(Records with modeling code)
»»

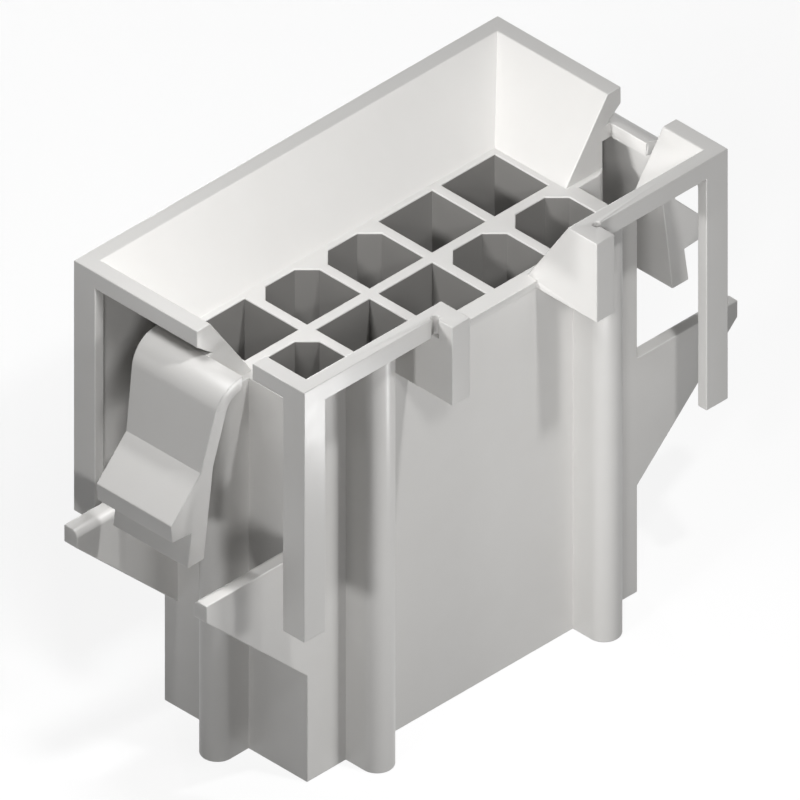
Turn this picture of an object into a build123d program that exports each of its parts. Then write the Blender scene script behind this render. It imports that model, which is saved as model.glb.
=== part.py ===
from build123d import *

import os
from math import atan2, cos, degrees, radians, tan

# Ten-way receptacle housing with a funnel shroud, made to snap into a panel.
#
# One nylon moulding. A block of two rows of five mating cells stands in the middle. A funnel
# opens above it to a rectangular rim, which four corner posts carry on downwards, with a skirt
# wall between the two at the back. Round-nosed ribs stand on the block's sides. At each end a
# spring arm with a hook hangs under the rim, and two thin gussets stand out below it, so that
# the edge of a panel is held between hook and gussets.
#
# Millimetres, +Z up, X along the rows, the side with the latch gap faces -Y. The origin is the
# middle of the wire-entry face, on the wall between the two rows.

# Circuits: two rows of five square cells, some with two corners cut as a key
columns = 5
rows = 2
pitch = 4.2
cell = 3.62
cell_corner_cut = 0.83
keyed_cells = {0: (0, 3, 4), 1: (1, 2)}

# Block that holds the circuits
edge_wall = 0.89
body_height = 21.6
mating_depth = 10.5
passage = 2.9
wire_entry = 3.3
wire_entry_depth = 1.2
shoulder_width = 3.2
shoulder_run = 0.6

# Funnel and rim above the block
rim_length = 28.5
rim_depth = 15.5
rim_wall = 0.9
rim_bar = 0.95
front_wall = 0.77
front_bar = 1.1
funnel_depth = 4.1
funnel_ledge = 0.33
web_root = 0.6

# Corner posts and the skirt at the back
post_leg = 1.45
post_wall = 0.6
post_length = 14.55

# Gap in the rim for the mating latch, the guards beside it and the lip under it
latch_gap = 8.5
guard_wall = 1.2
guard_reach = 1.17
guard_height = 4.57
corner_relief = 0.22
lip_height = 0.65
lip_reach = 0.14

# Slots in the end walls of the funnel, above one side of each arm
slot_width = 3.7
slot_offset = 0.55

# Round-nosed ribs on the block
rib_wall = 1.74
rib_reach = 2.1
rib_spacing = 15.26

# Gussets that the panel rests on
gusset_wall = 0.9
gusset_reach = 6.75
gusset_top = 13.6
gusset_tip = 0.96
gusset_slope = 43.7
gusset_round = 0.4

# Spring arms, as distances out from the rim's end face and heights
arm_width = 5.04
arm_crown_width = 5.9
arm_wall = 0.83
arm_crown = 23.95
arm_crown_radius = 1.75
arm_lean = 11.6
knee_out = 1.71
knee_height = 19.27
arm_root_top = 1.55
arm_root_foot = 2.1
slot_to_crown = 0.7

# Hook and tail of each arm
hook_out = 3.72
hook_top = 17.17
hook_face = 1.0
hook_undercut = 1.3
hook_rake = 0.1
panel_gap = 2.47
tail_below_hook = 1.9
tail_wall = 1.1
tail_splay = 0.27

# Worked out from the sizes above
block_length = (columns - 1) * pitch + cell + 2 * edge_wall
block_depth = (rows - 1) * pitch + cell + 2 * edge_wall
mouth_length = (columns - 1) * pitch + cell + 2 * funnel_ledge
mouth_depth = (rows - 1) * pitch + cell + 2 * funnel_ledge
rim_top = body_height + funnel_depth
bar_foot = rim_top - rim_bar
post_foot = rim_top - post_length
mating_floor = body_height - mating_depth


def column_place(index):
    return (index - (columns - 1) / 2) * pitch


def row_place(index):
    return (index - (rows - 1) / 2) * pitch


def box_between(low, high):
    """A box given by two opposite corners."""
    size = [abs(b - a) for a, b in zip(low, high)]
    middle = [(a + b) / 2 for a, b in zip(low, high)]
    return Pos(*middle) * Box(*size)


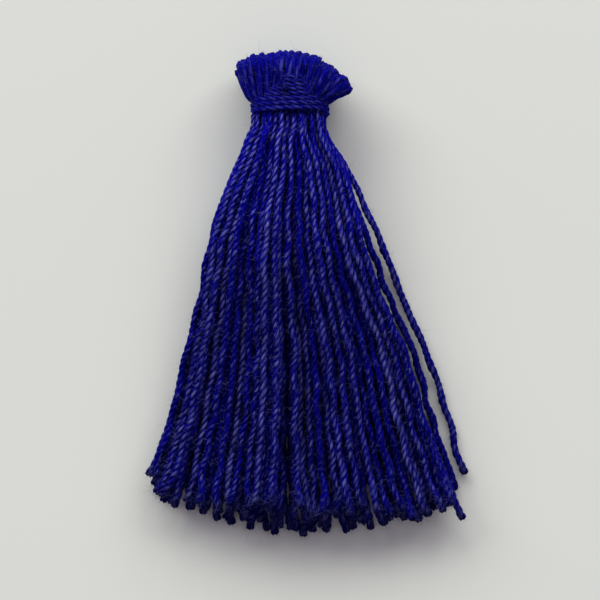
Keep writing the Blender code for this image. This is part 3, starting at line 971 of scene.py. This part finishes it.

««

# [SET EXERCISE]
Produce an exact copy of all the records.

# [RESULT FOR THIS EXERCISE]
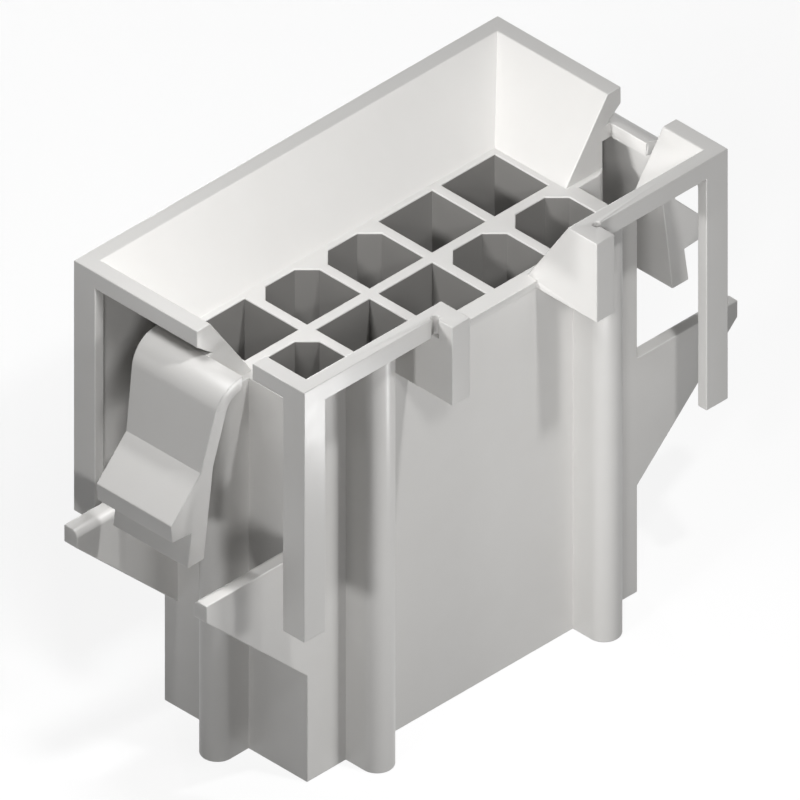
Turn this picture of an object into a build123d program that exports each of its parts. Then write the Blender scene script behind this render. It imports that model, which is saved as model.glb.
=== part.py ===
from build123d import *

import os
from math import atan2, cos, degrees, radians, tan

# Ten-way receptacle housing with a funnel shroud, made to snap into a panel.
#
# One nylon moulding. A block of two rows of five mating cells stands in the middle. A funnel
# opens above it to a rectangular rim, which four corner posts carry on downwards, with a skirt
# wall between the two at the back. Round-nosed ribs stand on the block's sides. At each end a
# spring arm with a hook hangs under the rim, and two thin gussets stand out below it, so that
# the edge of a panel is held between hook and gussets.
#
# Millimetres, +Z up, X along the rows, the side with the latch gap faces -Y. The origin is the
# middle of the wire-entry face, on the wall between the two rows.

# Circuits: two rows of five square cells, some with two corners cut as a key
columns = 5
rows = 2
pitch = 4.2
cell = 3.62
cell_corner_cut = 0.83
keyed_cells = {0: (0, 3, 4), 1: (1, 2)}

# Block that holds the circuits
edge_wall = 0.89
body_height = 21.6
mating_depth = 10.5
passage = 2.9
wire_entry = 3.3
wire_entry_depth = 1.2
shoulder_width = 3.2
shoulder_run = 0.6

# Funnel and rim above the block
rim_length = 28.5
rim_depth = 15.5
rim_wall = 0.9
rim_bar = 0.95
front_wall = 0.77
front_bar = 1.1
funnel_depth = 4.1
funnel_ledge = 0.33
web_root = 0.6

# Corner posts and the skirt at the back
post_leg = 1.45
post_wall = 0.6
post_length = 14.55

# Gap in the rim for the mating latch, the guards beside it and the lip under it
latch_gap = 8.5
guard_wall = 1.2
guard_reach = 1.17
guard_height = 4.57
corner_relief = 0.22
lip_height = 0.65
lip_reach = 0.14

# Slots in the end walls of the funnel, above one side of each arm
slot_width = 3.7
slot_offset = 0.55

# Round-nosed ribs on the block
rib_wall = 1.74
rib_reach = 2.1
rib_spacing = 15.26

# Gussets that the panel rests on
gusset_wall = 0.9
gusset_reach = 6.75
gusset_top = 13.6
gusset_tip = 0.96
gusset_slope = 43.7
gusset_round = 0.4

# Spring arms, as distances out from the rim's end face and heights
arm_width = 5.04
arm_crown_width = 5.9
arm_wall = 0.83
arm_crown = 23.95
arm_crown_radius = 1.75
arm_lean = 11.6
knee_out = 1.71
knee_height = 19.27
arm_root_top = 1.55
arm_root_foot = 2.1
slot_to_crown = 0.7

# Hook and tail of each arm
hook_out = 3.72
hook_top = 17.17
hook_face = 1.0
hook_undercut = 1.3
hook_rake = 0.1
panel_gap = 2.47
tail_below_hook = 1.9
tail_wall = 1.1
tail_splay = 0.27

# Worked out from the sizes above
block_length = (columns - 1) * pitch + cell + 2 * edge_wall
block_depth = (rows - 1) * pitch + cell + 2 * edge_wall
mouth_length = (columns - 1) * pitch + cell + 2 * funnel_ledge
mouth_depth = (rows - 1) * pitch + cell + 2 * funnel_ledge
rim_top = body_height + funnel_depth
bar_foot = rim_top - rim_bar
post_foot = rim_top - post_length
mating_floor = body_height - mating_depth


def column_place(index):
    return (index - (columns - 1) / 2) * pitch


def row_place(index):
    return (index - (rows - 1) / 2) * pitch


def box_between(low, high):
    """A box given by two opposite corners."""
    size = [abs(b - a) for a, b in zip(low, high)]
    middle = [(a + b) / 2 for a, b in zip(low, high)]
    return Pos(*middle) * Box(*size)


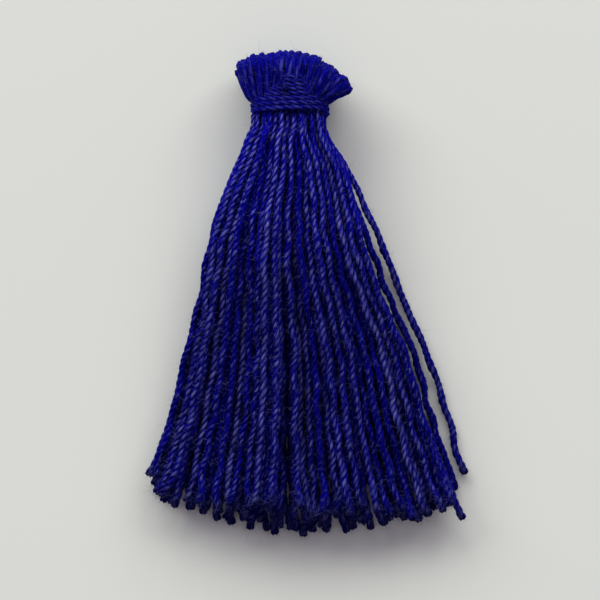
Keep writing the Blender code for this image. This is part 3, starting at line 971 of scene.py. This part finishes it.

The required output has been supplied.